## Task prompt
Quote the entries below from the line with "Continue the FreeCAD" through the line with "fuse(cut(outer, inner), flange))", both ends included, and only those lines.

═════ Data provided

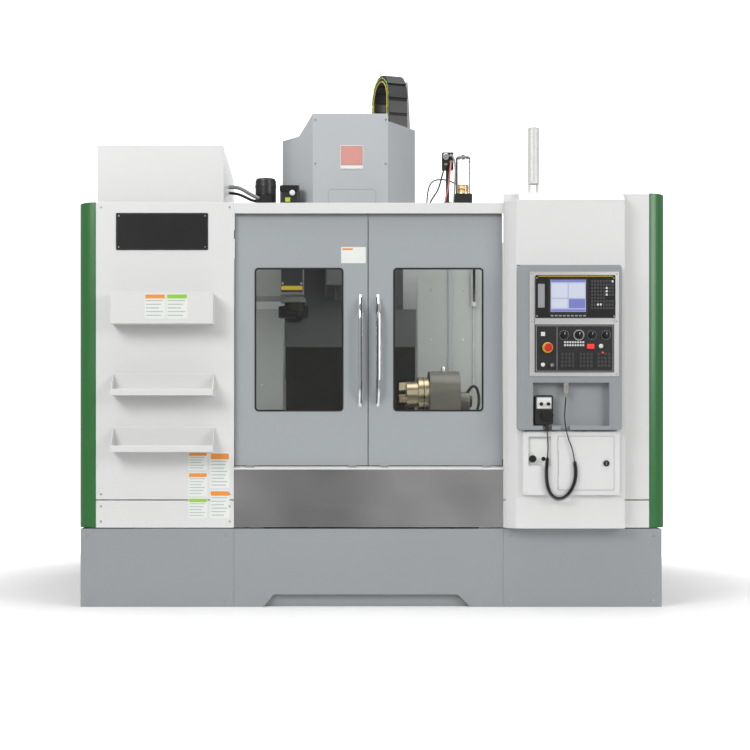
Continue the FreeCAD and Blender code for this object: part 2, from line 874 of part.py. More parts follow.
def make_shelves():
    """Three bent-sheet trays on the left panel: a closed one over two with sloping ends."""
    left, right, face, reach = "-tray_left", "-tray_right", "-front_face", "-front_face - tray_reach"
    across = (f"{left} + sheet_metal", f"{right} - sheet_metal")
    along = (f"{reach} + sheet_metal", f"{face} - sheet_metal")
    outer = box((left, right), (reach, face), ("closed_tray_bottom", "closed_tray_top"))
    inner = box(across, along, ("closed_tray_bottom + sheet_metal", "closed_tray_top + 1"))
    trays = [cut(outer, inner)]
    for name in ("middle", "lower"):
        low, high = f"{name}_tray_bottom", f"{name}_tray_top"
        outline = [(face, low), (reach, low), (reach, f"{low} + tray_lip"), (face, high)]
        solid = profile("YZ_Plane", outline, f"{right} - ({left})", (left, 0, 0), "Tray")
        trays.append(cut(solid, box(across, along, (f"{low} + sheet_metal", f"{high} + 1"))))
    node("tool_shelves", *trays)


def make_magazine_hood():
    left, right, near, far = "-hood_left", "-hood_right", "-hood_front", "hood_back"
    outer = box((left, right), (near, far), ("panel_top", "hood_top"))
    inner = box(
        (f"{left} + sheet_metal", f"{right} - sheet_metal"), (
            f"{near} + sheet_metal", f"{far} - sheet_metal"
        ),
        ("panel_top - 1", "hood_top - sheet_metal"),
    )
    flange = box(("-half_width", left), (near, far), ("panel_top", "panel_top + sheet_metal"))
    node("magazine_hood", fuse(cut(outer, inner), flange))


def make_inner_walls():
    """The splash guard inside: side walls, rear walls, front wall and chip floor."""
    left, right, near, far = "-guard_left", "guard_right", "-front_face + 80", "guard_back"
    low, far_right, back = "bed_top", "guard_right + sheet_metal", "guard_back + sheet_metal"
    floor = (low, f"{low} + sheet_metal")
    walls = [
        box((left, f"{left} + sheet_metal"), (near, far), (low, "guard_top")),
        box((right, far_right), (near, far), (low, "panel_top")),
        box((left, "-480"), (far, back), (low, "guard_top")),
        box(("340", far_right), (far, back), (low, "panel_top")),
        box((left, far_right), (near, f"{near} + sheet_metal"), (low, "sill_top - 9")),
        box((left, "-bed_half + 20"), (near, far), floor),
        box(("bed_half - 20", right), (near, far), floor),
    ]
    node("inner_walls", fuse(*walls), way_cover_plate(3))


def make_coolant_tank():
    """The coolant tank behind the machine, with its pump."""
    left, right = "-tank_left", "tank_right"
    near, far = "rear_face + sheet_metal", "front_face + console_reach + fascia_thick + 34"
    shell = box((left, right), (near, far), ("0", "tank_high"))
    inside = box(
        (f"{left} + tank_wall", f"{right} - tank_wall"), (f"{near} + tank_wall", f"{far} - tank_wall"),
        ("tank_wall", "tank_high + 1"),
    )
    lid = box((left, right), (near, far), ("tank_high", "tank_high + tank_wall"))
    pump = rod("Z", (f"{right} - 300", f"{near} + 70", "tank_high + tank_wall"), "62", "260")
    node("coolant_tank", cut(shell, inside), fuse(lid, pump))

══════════
═════ Data provided

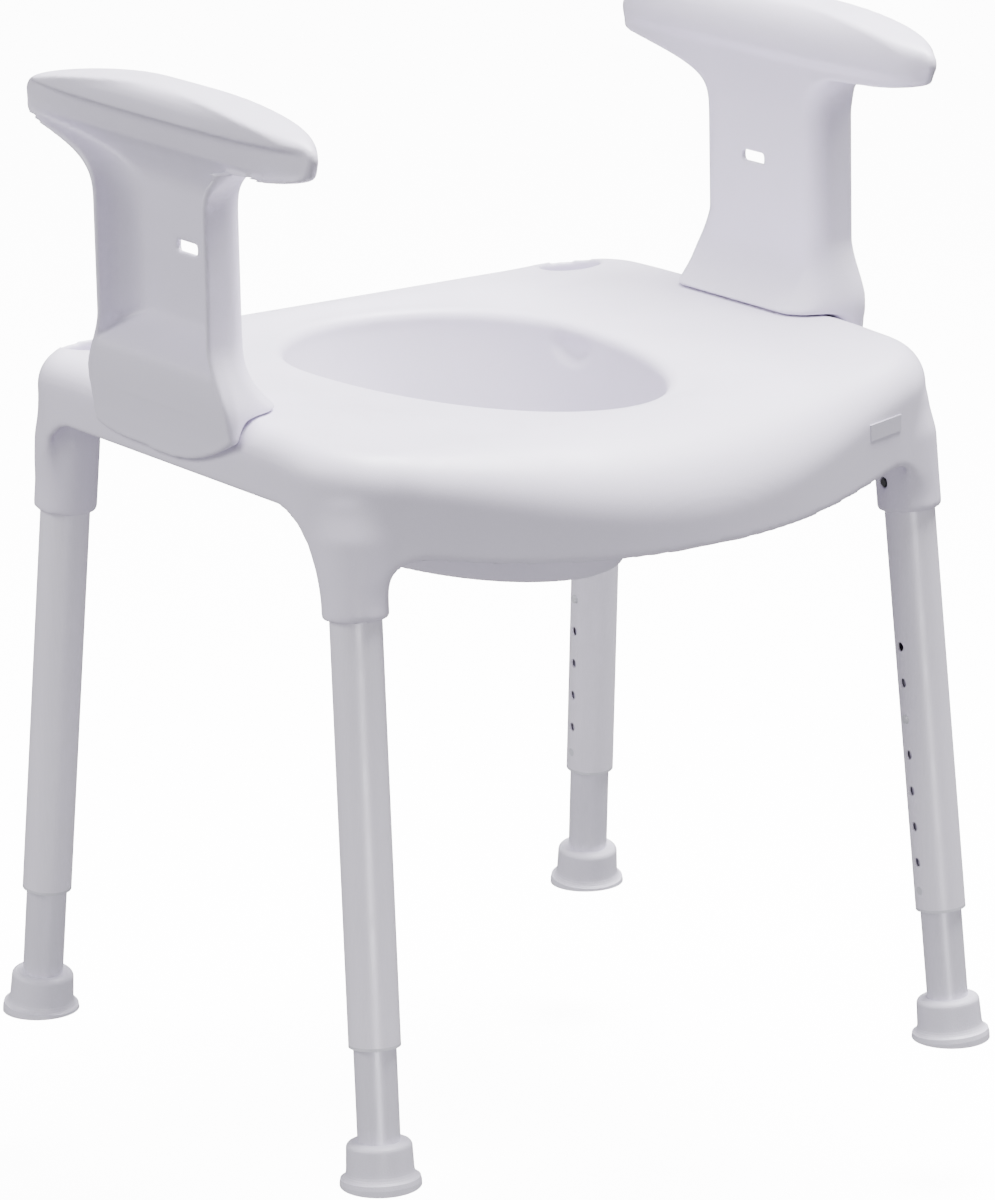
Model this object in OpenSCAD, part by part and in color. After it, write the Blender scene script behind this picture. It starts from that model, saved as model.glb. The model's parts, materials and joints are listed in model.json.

══════════
═════ Data provided

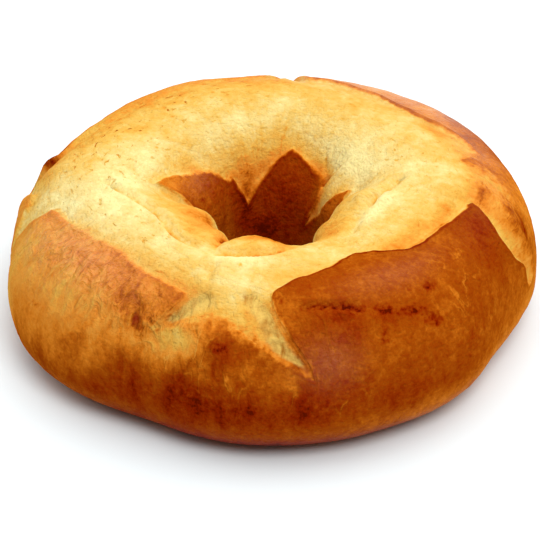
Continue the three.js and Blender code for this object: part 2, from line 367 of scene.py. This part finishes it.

══════════

## Written answer
Continue the FreeCAD and Blender code for this object: part 2, from line 874 of part.py. More parts follow.
def make_shelves():
    """Three bent-sheet trays on the left panel: a closed one over two with sloping ends."""
    left, right, face, reach = "-tray_left", "-tray_right", "-front_face", "-front_face - tray_reach"
    across = (f"{left} + sheet_metal", f"{right} - sheet_metal")
    along = (f"{reach} + sheet_metal", f"{face} - sheet_metal")
    outer = box((left, right), (reach, face), ("closed_tray_bottom", "closed_tray_top"))
    inner = box(across, along, ("closed_tray_bottom + sheet_metal", "closed_tray_top + 1"))
    trays = [cut(outer, inner)]
    for name in ("middle", "lower"):
        low, high = f"{name}_tray_bottom", f"{name}_tray_top"
        outline = [(face, low), (reach, low), (reach, f"{low} + tray_lip"), (face, high)]
        solid = profile("YZ_Plane", outline, f"{right} - ({left})", (left, 0, 0), "Tray")
        trays.append(cut(solid, box(across, along, (f"{low} + sheet_metal", f"{high} + 1"))))
    node("tool_shelves", *trays)


def make_magazine_hood():
    left, right, near, far = "-hood_left", "-hood_right", "-hood_front", "hood_back"
    outer = box((left, right), (near, far), ("panel_top", "hood_top"))
    inner = box(
        (f"{left} + sheet_metal", f"{right} - sheet_metal"), (
            f"{near} + sheet_metal", f"{far} - sheet_metal"
        ),
        ("panel_top - 1", "hood_top - sheet_metal"),
    )
    flange = box(("-half_width", left), (near, far), ("panel_top", "panel_top + sheet_metal"))
    node("magazine_hood", fuse(cut(outer, inner), flange))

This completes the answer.